From the records below, extract only the lines running from the line with "for port in" to the line with "bpy.data.objects.remove(obj)", both lines included, reproducing them exactly.
--- Input for this task ---
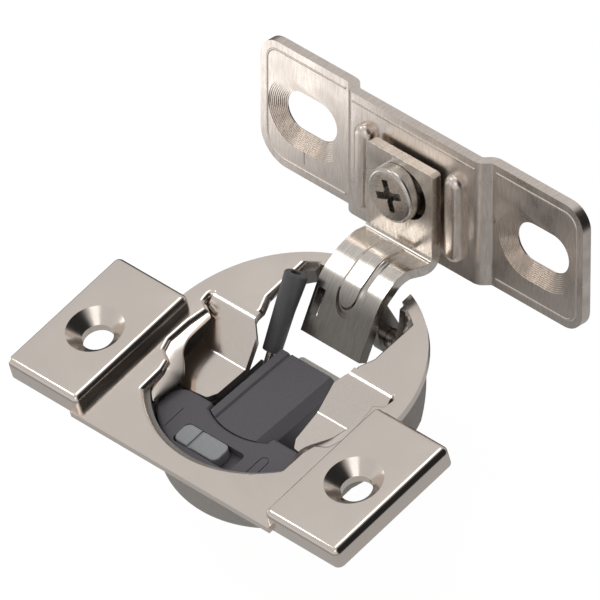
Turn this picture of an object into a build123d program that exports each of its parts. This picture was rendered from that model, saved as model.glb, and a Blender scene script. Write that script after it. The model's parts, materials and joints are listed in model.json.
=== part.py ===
---
--- Input for this task ---
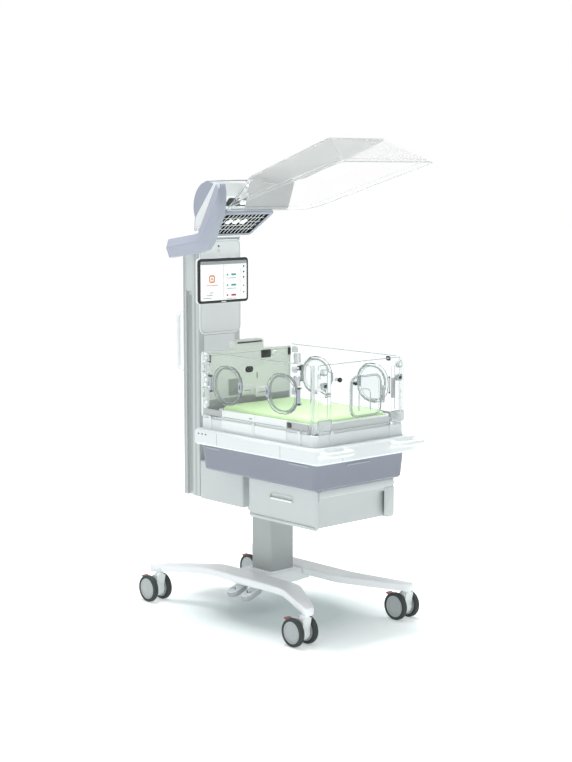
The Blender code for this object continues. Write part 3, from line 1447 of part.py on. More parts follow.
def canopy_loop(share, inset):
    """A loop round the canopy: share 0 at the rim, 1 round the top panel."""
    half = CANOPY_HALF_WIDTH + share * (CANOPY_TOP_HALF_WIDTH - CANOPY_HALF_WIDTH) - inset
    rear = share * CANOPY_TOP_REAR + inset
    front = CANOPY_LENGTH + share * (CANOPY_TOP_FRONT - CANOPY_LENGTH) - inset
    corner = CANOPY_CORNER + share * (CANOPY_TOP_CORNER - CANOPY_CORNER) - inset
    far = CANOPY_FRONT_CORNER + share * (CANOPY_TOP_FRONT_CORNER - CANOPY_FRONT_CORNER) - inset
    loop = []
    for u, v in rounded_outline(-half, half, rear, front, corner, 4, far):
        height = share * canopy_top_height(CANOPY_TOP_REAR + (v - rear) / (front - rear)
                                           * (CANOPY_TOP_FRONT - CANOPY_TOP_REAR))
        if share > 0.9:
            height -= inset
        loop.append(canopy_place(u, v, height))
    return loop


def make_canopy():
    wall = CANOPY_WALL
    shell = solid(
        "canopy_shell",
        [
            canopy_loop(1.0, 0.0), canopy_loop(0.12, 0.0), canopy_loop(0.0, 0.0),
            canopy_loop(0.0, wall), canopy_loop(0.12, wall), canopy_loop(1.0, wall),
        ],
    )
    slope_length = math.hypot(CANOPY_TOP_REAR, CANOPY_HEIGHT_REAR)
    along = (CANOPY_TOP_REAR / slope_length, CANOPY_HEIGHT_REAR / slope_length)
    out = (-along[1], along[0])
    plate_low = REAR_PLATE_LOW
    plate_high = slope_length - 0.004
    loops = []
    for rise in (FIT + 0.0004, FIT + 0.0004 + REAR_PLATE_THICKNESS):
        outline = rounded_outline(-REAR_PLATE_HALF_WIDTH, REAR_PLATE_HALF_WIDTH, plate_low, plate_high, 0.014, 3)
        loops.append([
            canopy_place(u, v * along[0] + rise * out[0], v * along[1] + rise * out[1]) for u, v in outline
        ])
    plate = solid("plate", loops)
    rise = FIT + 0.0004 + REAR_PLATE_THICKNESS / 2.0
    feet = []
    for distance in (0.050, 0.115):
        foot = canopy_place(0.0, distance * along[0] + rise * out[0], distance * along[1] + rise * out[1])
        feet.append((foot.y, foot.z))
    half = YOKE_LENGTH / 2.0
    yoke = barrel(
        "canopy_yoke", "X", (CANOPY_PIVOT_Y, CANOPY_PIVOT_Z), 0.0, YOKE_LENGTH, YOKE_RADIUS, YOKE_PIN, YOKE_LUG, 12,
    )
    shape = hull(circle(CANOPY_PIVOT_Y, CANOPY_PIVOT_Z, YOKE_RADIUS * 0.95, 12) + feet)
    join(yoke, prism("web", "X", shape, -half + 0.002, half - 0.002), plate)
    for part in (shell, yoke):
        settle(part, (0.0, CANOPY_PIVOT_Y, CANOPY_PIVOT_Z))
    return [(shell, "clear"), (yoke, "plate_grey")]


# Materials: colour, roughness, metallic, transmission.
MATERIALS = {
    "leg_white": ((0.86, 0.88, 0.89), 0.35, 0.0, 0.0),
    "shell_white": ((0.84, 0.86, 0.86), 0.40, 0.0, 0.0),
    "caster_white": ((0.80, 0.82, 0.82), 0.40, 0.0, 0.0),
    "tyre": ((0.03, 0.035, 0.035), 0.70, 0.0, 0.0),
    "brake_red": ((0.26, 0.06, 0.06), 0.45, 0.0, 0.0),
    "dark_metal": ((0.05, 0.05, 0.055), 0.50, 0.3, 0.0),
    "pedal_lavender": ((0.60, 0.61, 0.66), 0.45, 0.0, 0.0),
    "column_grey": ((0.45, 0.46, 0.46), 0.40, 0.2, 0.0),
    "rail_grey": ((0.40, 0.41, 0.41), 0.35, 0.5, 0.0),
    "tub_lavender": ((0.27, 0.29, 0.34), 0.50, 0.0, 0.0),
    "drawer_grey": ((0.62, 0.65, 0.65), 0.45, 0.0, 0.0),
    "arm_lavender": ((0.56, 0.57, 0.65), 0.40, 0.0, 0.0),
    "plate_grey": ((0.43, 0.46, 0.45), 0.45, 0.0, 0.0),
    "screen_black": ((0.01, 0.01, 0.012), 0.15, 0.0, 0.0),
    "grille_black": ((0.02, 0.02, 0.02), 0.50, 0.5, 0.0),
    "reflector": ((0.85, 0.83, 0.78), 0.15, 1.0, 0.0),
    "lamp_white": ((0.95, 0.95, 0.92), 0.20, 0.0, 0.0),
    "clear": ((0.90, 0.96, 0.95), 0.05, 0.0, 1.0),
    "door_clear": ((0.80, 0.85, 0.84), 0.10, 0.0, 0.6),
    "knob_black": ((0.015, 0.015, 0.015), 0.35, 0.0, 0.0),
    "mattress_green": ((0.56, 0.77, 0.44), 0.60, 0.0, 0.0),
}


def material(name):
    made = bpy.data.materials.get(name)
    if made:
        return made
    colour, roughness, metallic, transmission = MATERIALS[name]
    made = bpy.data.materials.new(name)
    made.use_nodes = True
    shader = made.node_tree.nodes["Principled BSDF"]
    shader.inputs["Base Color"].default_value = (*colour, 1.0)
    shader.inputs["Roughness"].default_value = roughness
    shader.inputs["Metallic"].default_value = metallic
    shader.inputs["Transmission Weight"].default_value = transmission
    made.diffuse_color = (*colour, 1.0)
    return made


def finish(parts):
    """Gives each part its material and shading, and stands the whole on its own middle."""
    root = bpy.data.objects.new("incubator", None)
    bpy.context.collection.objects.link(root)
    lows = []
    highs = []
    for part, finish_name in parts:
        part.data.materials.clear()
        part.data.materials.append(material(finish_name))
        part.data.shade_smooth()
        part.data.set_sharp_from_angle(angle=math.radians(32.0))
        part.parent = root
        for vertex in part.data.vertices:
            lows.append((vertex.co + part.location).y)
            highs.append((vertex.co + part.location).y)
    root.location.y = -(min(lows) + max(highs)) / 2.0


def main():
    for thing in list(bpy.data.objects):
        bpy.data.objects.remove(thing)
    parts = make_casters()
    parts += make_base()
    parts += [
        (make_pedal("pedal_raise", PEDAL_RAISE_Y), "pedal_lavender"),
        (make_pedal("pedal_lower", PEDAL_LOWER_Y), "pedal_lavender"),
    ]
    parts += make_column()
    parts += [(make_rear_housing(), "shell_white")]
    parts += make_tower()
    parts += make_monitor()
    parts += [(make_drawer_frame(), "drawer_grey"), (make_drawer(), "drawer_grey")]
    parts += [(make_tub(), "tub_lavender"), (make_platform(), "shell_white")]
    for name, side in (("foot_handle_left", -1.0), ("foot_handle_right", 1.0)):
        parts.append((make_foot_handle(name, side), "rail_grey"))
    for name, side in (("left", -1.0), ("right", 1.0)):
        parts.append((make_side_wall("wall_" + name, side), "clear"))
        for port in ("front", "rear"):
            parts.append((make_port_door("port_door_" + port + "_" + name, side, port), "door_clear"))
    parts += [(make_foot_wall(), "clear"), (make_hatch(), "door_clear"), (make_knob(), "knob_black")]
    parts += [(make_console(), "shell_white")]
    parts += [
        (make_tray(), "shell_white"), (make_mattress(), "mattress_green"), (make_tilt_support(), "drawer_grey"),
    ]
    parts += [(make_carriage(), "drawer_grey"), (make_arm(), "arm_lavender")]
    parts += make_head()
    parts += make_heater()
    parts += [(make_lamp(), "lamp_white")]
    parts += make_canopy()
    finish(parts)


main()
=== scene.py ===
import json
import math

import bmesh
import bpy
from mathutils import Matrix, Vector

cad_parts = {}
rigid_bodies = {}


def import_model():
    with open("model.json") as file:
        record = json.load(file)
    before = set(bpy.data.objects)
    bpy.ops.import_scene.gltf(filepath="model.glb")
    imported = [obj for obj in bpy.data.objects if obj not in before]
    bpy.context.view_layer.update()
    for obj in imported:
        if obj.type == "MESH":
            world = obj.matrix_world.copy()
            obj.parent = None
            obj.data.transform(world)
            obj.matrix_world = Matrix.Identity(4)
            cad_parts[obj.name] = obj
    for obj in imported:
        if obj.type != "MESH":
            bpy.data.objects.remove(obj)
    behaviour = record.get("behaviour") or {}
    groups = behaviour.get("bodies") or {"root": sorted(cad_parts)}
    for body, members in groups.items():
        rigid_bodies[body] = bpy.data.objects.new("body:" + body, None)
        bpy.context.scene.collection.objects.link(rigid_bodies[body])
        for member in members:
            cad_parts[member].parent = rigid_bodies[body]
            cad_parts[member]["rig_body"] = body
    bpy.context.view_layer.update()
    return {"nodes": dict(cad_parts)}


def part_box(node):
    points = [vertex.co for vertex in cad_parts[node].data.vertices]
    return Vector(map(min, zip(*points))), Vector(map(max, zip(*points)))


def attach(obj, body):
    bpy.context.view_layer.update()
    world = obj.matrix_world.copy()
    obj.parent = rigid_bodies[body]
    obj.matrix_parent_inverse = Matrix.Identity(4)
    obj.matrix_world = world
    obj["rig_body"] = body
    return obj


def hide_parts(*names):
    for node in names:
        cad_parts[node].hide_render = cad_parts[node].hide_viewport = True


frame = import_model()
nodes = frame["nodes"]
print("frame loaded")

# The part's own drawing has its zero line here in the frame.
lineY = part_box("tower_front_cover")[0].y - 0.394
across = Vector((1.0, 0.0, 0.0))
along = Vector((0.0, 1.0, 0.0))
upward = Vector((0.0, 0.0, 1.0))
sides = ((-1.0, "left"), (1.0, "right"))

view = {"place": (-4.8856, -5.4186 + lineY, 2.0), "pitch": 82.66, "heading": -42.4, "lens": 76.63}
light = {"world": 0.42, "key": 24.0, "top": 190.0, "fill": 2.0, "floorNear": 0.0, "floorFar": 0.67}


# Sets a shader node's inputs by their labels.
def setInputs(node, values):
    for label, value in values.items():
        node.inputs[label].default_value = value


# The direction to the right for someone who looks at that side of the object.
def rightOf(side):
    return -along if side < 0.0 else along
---
_The result_:
        for port in ("front", "rear"):
            parts.append((make_port_door("port_door_" + port + "_" + name, side, port), "door_clear"))
    parts += [(make_foot_wall(), "clear"), (make_hatch(), "door_clear"), (make_knob(), "knob_black")]
    parts += [(make_console(), "shell_white")]
    parts += [
        (make_tray(), "shell_white"), (make_mattress(), "mattress_green"), (make_tilt_support(), "drawer_grey"),
    ]
    parts += [(make_carriage(), "drawer_grey"), (make_arm(), "arm_lavender")]
    parts += make_head()
    parts += make_heater()
    parts += [(make_lamp(), "lamp_white")]
    parts += make_canopy()
    finish(parts)


main()
=== scene.py ===
import json
import math

import bmesh
import bpy
from mathutils import Matrix, Vector

cad_parts = {}
rigid_bodies = {}


def import_model():
    with open("model.json") as file:
        record = json.load(file)
    before = set(bpy.data.objects)
    bpy.ops.import_scene.gltf(filepath="model.glb")
    imported = [obj for obj in bpy.data.objects if obj not in before]
    bpy.context.view_layer.update()
    for obj in imported:
        if obj.type == "MESH":
            world = obj.matrix_world.copy()
            obj.parent = None
            obj.data.transform(world)
            obj.matrix_world = Matrix.Identity(4)
            cad_parts[obj.name] = obj
    for obj in imported:
        if obj.type != "MESH":
            bpy.data.objects.remove(obj)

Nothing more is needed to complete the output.